### Information shown
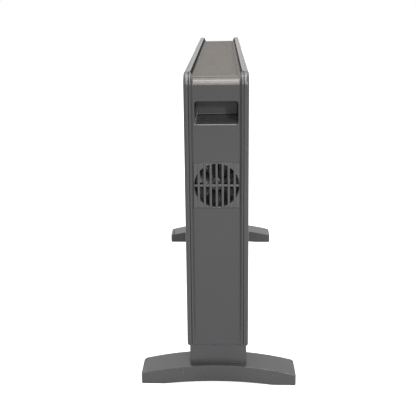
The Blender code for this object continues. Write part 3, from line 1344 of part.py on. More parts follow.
def build_indicator_lens():
    """Build the domed lens of the indicator lamp."""
    seat = CAP_FIELD + FIT_GAP
    flange = LENS_FLANGE_DIAMETER / 2
    radius = LENS_DIAMETER / 2
    profile = (
        (0, -(seat + LENS_RISE)), (radius, -(seat + LENS_RISE)), (flange, -(seat + LENS_RISE / 2)),
        (flange, -seat), (radius, -seat), (radius, -(seat - LENS_LENGTH)), (0, -(seat - LENS_LENGTH)),
    )
    shape = turned(profile, "X", (0, BODY_TOP - LENS_DROP), ROUND_STEPS)
    add_piece("indicator_lens", shape, "red_lens", smooth=True)


def build_cord_inlet():
    """Build the bush that the supply lead would pass through."""
    seat = CAP_FIELD + FIT_GAP
    flange = INLET_FLANGE_DIAMETER / 2
    radius = INLET_DIAMETER / 2
    bore = INLET_BORE_DIAMETER / 2
    profile = (
        (bore, -(seat + INLET_FLANGE)), (flange - INLET_FLANGE / 2, -(seat + INLET_FLANGE)),
        (flange, -(seat + INLET_FLANGE / 2)), (flange, -seat), (radius, -seat),
        (radius, -(seat - INLET_LENGTH)), (bore, -(seat - INLET_LENGTH)),
    )
    shape = turned(profile, "X", (0, BODY_BOTTOM + INLET_RISE), ROUND_STEPS, True)
    add_piece("cord_inlet", shape, "black_plastic", smooth=True)


def build_terminal_block():
    """Build the notched terminal block on the bottom plate."""
    half_length = TERMINAL_LENGTH / 2
    half_width = TERMINAL_WIDTH / 2
    base = STAND_BASE
    low = (TERMINAL_CENTRE - half_length, -half_width, base)
    high = (TERMINAL_CENTRE + half_length, half_width, base + TERMINAL_HEIGHT)
    terminal = add_piece("terminal_block", block(low, high), "ceramic")
    notches = []
    for index in range(TERMINAL_NOTCH_COUNT):
        share = (index + 0.5) / TERMINAL_NOTCH_COUNT
        middle = TERMINAL_CENTRE - half_length + TERMINAL_LENGTH * share
        notch_low = (middle - TERMINAL_NOTCH_WIDTH / 2, -half_width - CUT_OVERRUN, high[2] - TERMINAL_NOTCH_DEPTH)
        notch_high = (middle + TERMINAL_NOTCH_WIDTH / 2, half_width + CUT_OVERRUN, high[2] + CUT_OVERRUN)
        notches.append(block(notch_low, notch_high))
    cut(terminal, *notches)


# Screws


def build_screws():
    """Add the screws of the caps, the rear panel, the shroud and the motor."""
    for end, name in ((FAN_END, "cap_screw_fan_end"), (CONTROL_END, "cap_screw_control_end")):
        length = BOTTOM_TOP + CAP_SCREW_REACH - CAP_SCREW_TOP
        centre = end * (BODY_END - CAP_SCREW_INSET), 0
        add_flush_screw(name, "Z", centre, CAP_SCREW_TOP, 1, CAP_SCREW_DIAMETER, length)
    number = 0
    for end in (FAN_END, CONTROL_END):
        for height in panel_screw_heights():
            number += 1
            name = f"panel_screw_{number}"
            centre = end * SCREW_X, height
            length = PANEL_SCREW_TOP - CAP_INNER_HALF + PANEL_SCREW_REACH
            add_flush_screw(name, "Y", centre, PANEL_SCREW_TOP, -1, PANEL_SCREW_DIAMETER, length)
    seat = BRACKET_FOOT_FRONT - BRACKET_SHEET - FIT_GAP
    length = CAP_INSIDE + CAP_WALL / 2 - FIT_GAP - seat
    for name, height in zip(("shroud_screw_lower", "shroud_screw_upper"), shroud_screw_heights()):
        add_screw(name, "X", (0, height), seat, 1, SHROUD_SCREW_DIAMETER, length)
    seat = MOTOR_BACK - FIT_GAP
    length = BRACKET_PLATE_FRONT + MOTOR_SCREW_REACH - seat
    for name, height in zip(("motor_screw_lower", "motor_screw_upper"), motor_screw_heights()):
        add_screw(name, "X", (0, height), seat, 1, MOTOR_SCREW_DIAMETER, length)


def build_fan():
    """Build everything behind the fan grille."""
    build_fan_shroud()
    build_fan_bracket()
    build_motor_core()
    build_motor_coil()
    build_bearings()
    build_rotor()
    build_impeller()


def build_controls():
    """Build the thermostat, the switches, the lens, the inlet and the terminal block."""
    build_thermostat()
    build_thermostat_shaft()
    build_knob()
    build_switches()
    build_indicator_lens()
    build_cord_inlet()
    build_terminal_block()


def main():
    """Build the whole heater."""
    clear_scene()
    build_panels()
    build_fan_end_cap()
    build_control_end_cap()
    build_fan_grille()
    build_fan()
    build_top_grille()
    build_bottom_plate()
    build_feet()
    build_heating()
    build_heat_shield()
    build_thermal_cutout()
    build_controls()
    build_screws()


main()
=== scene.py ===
"""Looks of a slim convector heater with a fan in its end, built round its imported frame.

Metres, +Z up. X runs along the heater with the fan at +X, and the front faces -Y. Each piece is shaped
at the fan end and on the rear side, and mirrored where it belongs to the other end or side.
"""

import logging
import math
from collections.abc import Callable, Sequence
from dataclasses import dataclass
from enum import Enum

import bmesh
import bpy
from mathutils import Matrix, Vector

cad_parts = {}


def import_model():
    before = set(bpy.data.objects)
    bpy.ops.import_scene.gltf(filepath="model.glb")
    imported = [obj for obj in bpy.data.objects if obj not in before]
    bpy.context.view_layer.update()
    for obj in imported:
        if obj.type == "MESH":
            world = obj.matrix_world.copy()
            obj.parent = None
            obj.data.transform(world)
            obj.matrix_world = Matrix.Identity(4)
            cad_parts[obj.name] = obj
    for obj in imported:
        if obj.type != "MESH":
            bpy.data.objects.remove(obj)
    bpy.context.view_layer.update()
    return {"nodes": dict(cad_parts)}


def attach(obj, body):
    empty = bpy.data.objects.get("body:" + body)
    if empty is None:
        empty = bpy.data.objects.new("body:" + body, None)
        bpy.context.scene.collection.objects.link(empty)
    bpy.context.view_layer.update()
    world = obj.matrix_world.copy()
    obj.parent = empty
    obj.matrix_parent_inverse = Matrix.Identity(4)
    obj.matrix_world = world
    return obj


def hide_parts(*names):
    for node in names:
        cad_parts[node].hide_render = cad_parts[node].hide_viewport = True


LOG = logging.getLogger("heater")

Point = tuple[float, float]
Triple = tuple[float, float, float]
Colour = tuple[float, float, float]

HEATER = "heater_body"

# Two places nearer than TOUCH are one. A tool runs OVERRUN past what it cuts. Fixed pieces are FIT apart.
# Faces that turn less than FLAT_DEG are one flat face, and points nearer than WELD are one point.
TOUCH = 0.00001
OVERRUN = 0.002
FIT = 0.0003
FLAT_DEG = 0.05
WELD = TOUCH / 10

# What pieces share: the caps' recessed field along X, heights on the caps, and the seat of a screw.
FIELD = 0.3594
FAN_HEIGHT = 0.3028
SWITCH_HEIGHT = 0.236
LENS_HEIGHT = 0.34
INLET_HEIGHT = 0.113
SCREW_HEAD = 0.00315
SCREW_SHANK = 0.0018
SCREW_STEPS = 32

WHITE = (1, 1, 1, 1)

# The part of its range that a noise mostly fills, and the least roughness of any finish.
NOISE_SPAN = (0.25, 0.75)
LEAST_ROUGHNESS = 0.02


class Axis(Enum):
    """The direction that an outline is pushed along."""

    X = "X"
    Y = "Y"
    Z = "Z"

    def spot(self, first: float, second: float, along: float) -> Vector:
        """Return the point with two plane coordinates and a distance along the axis."""
        places = {"X": (along, first, second), "Y": (first, along, second), "Z": (first, second, along)}
        return Vector(places[self.value])


class Combine(Enum):
    """The ways to combine two solids."""

    JOIN = "UNION"
    CUT = "DIFFERENCE"


class End(Enum):
    """The heater's two ends, as signs along X."""

    FAN = 1
    CONTROL = -1


class Side(Enum):
    """The heater's two long sides, as signs along Y."""

    FRONT = -1
    REAR = 1


class SwitchJob(Enum):
    """The three rocker switches, with their places across the heater."""

    LOW_HEAT = -0.0185
    HIGH_HEAT = 0.0
    FAN = 0.0185


class Grain(Enum):
    """The direction in which a finish's fine grain is drawn out."""

    EVEN = (1.0, 1.0, 1.0)
    ALONG_X = (0.04, 1.0, 1.0)


# Outlines


def arc(centre: Point, radius: float, start_deg: float, sweep_deg: float, steps: int) -> list[Point]:
    """Return the points of an arc, both ends included.

    Args:
        centre: The arc's centre.
        radius: Its radius.
        start_deg: The angle of its first point.
        sweep_deg: The angle that it turns through.
        steps: How many chords it has.

    Returns:
        The points in order.
    """
    points = []
    for step in range(steps + 1):
        angle = math.radians(start_deg + sweep_deg * step / steps)
        points.append((centre[0] + radius * math.cos(angle), centre[1] + radius * math.sin(angle)))
    return points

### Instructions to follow
Retype, word for word, every line from the line with "build_fan_end_cap()" to the line with "Colour = tuple[float, float, float]", inclusive. Add nothing.

### Written solution
    build_fan_end_cap()
    build_control_end_cap()
    build_fan_grille()
    build_fan()
    build_top_grille()
    build_bottom_plate()
    build_feet()
    build_heating()
    build_heat_shield()
    build_thermal_cutout()
    build_controls()
    build_screws()


main()
=== scene.py ===
"""Looks of a slim convector heater with a fan in its end, built round its imported frame.

Metres, +Z up. X runs along the heater with the fan at +X, and the front faces -Y. Each piece is shaped
at the fan end and on the rear side, and mirrored where it belongs to the other end or side.
"""

import logging
import math
from collections.abc import Callable, Sequence
from dataclasses import dataclass
from enum import Enum

import bmesh
import bpy
from mathutils import Matrix, Vector

cad_parts = {}


def import_model():
    before = set(bpy.data.objects)
    bpy.ops.import_scene.gltf(filepath="model.glb")
    imported = [obj for obj in bpy.data.objects if obj not in before]
    bpy.context.view_layer.update()
    for obj in imported:
        if obj.type == "MESH":
            world = obj.matrix_world.copy()
            obj.parent = None
            obj.data.transform(world)
            obj.matrix_world = Matrix.Identity(4)
            cad_parts[obj.name] = obj
    for obj in imported:
        if obj.type != "MESH":
            bpy.data.objects.remove(obj)
    bpy.context.view_layer.update()
    return {"nodes": dict(cad_parts)}


def attach(obj, body):
    empty = bpy.data.objects.get("body:" + body)
    if empty is None:
        empty = bpy.data.objects.new("body:" + body, None)
        bpy.context.scene.collection.objects.link(empty)
    bpy.context.view_layer.update()
    world = obj.matrix_world.copy()
    obj.parent = empty
    obj.matrix_parent_inverse = Matrix.Identity(4)
    obj.matrix_world = world
    return obj


def hide_parts(*names):
    for node in names:
        cad_parts[node].hide_render = cad_parts[node].hide_viewport = True


LOG = logging.getLogger("heater")

Point = tuple[float, float]
Triple = tuple[float, float, float]
Colour = tuple[float, float, float]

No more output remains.